Write each line exactly, from the line that holds "hide_parts(end_name + node)" through the final line of the material, and no other line.
___
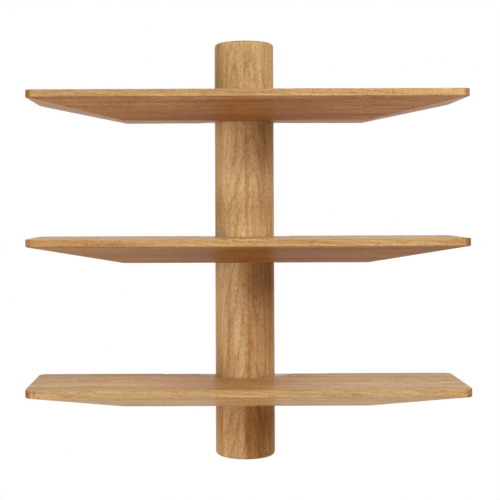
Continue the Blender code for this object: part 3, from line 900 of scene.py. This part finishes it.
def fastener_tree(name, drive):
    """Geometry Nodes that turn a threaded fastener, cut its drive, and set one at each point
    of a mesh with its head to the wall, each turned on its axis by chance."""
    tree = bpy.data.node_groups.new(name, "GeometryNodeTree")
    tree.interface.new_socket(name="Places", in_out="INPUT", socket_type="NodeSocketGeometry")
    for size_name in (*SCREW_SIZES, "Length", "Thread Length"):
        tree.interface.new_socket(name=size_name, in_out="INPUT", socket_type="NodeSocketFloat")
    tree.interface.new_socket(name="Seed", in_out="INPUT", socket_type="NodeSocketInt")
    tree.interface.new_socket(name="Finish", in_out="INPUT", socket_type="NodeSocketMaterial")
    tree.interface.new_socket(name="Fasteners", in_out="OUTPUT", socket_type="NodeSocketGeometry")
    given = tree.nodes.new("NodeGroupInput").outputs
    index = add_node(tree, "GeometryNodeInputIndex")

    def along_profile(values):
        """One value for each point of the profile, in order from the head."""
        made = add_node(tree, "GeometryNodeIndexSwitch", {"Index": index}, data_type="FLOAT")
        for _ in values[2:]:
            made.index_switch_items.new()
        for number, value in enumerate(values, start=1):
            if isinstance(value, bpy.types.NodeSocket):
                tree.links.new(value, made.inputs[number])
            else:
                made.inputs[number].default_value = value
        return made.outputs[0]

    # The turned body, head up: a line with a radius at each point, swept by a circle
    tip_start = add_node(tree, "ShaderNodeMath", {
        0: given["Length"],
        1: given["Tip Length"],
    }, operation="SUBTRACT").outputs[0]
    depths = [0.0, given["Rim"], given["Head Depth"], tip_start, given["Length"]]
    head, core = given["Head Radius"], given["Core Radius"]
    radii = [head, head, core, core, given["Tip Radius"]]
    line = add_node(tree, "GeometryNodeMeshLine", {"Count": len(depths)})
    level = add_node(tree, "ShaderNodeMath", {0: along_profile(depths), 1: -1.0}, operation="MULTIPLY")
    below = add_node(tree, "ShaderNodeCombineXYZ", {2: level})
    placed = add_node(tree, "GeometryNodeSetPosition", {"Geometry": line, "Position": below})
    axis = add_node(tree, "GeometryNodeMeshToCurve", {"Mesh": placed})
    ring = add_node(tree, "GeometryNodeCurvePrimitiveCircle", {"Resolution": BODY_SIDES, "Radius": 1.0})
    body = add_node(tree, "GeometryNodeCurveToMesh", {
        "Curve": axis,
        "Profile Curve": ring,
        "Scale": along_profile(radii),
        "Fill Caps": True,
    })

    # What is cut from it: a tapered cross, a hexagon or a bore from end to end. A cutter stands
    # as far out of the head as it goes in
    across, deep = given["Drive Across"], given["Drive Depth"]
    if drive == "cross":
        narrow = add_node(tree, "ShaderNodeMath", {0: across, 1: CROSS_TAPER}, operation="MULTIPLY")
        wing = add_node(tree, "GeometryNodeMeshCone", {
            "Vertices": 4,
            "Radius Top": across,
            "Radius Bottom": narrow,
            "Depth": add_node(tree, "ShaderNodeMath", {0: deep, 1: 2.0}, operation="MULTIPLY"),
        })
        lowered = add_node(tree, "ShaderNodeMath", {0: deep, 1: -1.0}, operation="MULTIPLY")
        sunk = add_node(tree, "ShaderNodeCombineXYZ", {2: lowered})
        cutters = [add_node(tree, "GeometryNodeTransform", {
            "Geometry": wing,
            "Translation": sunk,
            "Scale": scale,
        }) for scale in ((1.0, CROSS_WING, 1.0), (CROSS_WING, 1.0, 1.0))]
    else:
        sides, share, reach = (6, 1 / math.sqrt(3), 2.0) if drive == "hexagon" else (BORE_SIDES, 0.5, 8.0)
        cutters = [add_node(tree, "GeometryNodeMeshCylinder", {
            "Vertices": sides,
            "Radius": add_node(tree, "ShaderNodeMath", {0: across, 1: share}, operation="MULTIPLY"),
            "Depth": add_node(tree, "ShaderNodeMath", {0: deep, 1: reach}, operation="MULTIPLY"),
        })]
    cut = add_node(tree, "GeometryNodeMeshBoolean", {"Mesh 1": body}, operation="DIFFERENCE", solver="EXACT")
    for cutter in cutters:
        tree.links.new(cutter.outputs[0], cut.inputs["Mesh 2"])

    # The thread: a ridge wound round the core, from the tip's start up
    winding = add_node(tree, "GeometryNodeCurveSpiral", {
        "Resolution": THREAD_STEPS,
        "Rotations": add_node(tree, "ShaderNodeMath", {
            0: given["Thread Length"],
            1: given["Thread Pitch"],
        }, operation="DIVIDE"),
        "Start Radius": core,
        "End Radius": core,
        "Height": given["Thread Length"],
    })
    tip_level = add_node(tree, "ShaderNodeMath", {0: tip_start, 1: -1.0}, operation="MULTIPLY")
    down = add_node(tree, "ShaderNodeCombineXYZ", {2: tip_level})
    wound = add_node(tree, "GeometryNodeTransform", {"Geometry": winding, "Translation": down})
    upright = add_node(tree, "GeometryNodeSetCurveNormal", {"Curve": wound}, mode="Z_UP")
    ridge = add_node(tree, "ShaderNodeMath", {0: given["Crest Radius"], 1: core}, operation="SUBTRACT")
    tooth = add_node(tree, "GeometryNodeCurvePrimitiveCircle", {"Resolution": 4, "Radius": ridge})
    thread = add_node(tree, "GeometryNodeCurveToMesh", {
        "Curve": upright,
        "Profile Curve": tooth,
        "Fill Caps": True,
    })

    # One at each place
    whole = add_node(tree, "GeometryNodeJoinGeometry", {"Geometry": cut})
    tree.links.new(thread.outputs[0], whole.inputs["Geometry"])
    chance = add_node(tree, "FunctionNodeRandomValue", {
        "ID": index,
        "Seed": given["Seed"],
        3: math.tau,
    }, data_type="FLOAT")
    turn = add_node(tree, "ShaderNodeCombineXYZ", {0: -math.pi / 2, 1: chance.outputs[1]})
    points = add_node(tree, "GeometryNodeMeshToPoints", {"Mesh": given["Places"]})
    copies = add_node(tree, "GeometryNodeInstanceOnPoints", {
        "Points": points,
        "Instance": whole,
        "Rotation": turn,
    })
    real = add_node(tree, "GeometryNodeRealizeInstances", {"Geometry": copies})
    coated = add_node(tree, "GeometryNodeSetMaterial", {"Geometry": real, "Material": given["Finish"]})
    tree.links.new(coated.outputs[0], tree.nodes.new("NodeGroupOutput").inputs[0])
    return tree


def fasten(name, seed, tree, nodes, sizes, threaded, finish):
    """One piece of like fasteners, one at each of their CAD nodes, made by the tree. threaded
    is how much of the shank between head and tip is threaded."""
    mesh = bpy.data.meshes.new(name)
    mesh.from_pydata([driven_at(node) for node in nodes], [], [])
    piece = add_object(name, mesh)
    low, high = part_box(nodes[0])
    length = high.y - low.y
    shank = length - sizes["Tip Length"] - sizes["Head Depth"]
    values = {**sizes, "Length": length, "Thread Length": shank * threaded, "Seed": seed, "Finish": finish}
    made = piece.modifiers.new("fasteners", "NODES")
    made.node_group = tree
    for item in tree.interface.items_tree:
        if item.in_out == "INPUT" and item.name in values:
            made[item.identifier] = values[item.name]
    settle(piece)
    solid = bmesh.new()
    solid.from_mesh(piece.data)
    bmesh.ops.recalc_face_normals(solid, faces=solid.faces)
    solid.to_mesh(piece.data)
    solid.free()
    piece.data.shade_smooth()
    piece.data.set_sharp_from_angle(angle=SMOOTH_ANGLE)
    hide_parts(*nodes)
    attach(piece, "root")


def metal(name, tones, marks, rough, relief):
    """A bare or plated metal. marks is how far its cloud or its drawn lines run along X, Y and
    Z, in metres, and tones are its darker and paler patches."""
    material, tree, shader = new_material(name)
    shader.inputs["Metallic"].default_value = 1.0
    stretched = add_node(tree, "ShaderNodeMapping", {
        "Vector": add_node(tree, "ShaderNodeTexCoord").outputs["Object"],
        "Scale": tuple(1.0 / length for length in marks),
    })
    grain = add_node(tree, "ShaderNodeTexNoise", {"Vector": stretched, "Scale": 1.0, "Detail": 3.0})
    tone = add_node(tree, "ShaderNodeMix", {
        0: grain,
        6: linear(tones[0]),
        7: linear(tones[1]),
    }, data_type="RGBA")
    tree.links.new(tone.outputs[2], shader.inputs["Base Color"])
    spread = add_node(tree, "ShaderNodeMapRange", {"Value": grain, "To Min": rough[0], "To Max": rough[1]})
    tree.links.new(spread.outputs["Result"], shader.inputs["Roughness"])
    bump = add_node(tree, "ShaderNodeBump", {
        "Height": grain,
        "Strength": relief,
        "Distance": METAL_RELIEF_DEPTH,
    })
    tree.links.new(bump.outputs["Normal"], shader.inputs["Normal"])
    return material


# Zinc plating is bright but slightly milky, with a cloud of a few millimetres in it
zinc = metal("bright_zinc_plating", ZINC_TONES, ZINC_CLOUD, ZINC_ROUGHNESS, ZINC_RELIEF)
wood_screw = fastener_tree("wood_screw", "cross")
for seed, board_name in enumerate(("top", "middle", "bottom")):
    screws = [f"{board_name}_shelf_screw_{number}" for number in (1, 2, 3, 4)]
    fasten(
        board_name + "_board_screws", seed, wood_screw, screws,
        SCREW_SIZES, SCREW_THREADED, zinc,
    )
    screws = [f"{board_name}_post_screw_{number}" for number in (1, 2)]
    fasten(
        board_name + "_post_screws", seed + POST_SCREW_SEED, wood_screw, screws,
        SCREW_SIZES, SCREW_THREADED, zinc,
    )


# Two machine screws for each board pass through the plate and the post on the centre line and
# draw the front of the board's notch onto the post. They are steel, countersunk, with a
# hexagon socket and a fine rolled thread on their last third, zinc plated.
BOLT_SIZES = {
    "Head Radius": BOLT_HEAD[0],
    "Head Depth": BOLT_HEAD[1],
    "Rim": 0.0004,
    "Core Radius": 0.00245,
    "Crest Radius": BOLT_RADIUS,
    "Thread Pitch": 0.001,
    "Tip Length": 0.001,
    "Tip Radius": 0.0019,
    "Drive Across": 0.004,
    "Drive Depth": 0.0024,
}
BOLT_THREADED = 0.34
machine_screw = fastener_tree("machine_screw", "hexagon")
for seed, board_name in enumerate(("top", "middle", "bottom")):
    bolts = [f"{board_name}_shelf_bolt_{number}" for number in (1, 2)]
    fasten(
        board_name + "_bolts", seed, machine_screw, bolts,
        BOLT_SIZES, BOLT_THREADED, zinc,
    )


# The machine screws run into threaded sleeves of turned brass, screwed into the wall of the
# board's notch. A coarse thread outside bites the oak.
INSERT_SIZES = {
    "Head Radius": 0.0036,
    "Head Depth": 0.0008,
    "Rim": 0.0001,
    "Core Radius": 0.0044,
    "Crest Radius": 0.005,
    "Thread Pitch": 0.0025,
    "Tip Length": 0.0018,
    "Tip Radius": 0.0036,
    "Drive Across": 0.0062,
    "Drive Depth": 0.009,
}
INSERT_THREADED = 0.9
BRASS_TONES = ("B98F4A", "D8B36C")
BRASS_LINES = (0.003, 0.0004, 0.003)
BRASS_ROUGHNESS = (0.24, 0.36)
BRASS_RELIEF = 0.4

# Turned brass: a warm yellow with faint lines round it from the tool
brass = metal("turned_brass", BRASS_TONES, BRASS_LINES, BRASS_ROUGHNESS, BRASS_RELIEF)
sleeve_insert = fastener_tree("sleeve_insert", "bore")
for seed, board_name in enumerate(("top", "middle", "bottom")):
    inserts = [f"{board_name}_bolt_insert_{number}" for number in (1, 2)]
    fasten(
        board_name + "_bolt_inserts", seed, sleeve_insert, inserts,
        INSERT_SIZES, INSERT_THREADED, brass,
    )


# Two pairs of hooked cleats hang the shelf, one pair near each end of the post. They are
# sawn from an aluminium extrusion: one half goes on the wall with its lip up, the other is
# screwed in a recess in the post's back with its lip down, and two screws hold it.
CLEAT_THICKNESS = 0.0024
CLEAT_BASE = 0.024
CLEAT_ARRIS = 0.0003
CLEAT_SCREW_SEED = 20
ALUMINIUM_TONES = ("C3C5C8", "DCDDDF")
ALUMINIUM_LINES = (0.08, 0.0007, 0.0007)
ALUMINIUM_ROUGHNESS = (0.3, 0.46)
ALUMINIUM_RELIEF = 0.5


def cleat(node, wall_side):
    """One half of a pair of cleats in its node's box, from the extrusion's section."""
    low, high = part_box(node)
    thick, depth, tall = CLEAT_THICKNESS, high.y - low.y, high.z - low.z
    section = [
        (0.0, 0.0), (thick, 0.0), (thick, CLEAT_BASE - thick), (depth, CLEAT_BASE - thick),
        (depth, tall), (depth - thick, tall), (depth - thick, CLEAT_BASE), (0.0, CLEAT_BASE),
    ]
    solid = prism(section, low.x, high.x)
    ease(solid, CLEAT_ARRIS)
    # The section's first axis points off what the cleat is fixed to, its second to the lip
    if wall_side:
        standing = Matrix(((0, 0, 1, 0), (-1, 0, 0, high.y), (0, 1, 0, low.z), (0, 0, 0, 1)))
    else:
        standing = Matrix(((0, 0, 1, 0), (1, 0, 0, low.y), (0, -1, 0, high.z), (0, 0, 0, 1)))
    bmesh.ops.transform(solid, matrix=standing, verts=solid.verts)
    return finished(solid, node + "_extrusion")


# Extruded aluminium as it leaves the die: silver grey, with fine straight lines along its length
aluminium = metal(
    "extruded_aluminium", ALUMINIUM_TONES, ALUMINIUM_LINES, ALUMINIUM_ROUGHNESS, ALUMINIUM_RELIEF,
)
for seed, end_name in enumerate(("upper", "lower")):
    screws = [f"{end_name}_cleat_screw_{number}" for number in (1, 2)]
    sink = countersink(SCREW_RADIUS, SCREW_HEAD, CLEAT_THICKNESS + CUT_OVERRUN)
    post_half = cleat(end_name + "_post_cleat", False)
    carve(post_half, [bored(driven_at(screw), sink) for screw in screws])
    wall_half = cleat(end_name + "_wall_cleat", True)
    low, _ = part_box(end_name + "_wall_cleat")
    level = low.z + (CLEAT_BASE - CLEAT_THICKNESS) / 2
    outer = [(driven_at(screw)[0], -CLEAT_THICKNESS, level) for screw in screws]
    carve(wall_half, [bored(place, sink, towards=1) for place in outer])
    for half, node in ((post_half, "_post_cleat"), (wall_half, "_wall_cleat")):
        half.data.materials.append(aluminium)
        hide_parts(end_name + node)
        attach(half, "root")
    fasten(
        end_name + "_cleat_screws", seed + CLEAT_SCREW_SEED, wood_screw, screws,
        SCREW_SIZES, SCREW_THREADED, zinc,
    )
___
Answer to this task —
        hide_parts(end_name + node)
        attach(half, "root")
    fasten(
        end_name + "_cleat_screws", seed + CLEAT_SCREW_SEED, wood_screw, screws,
        SCREW_SIZES, SCREW_THREADED, zinc,
    )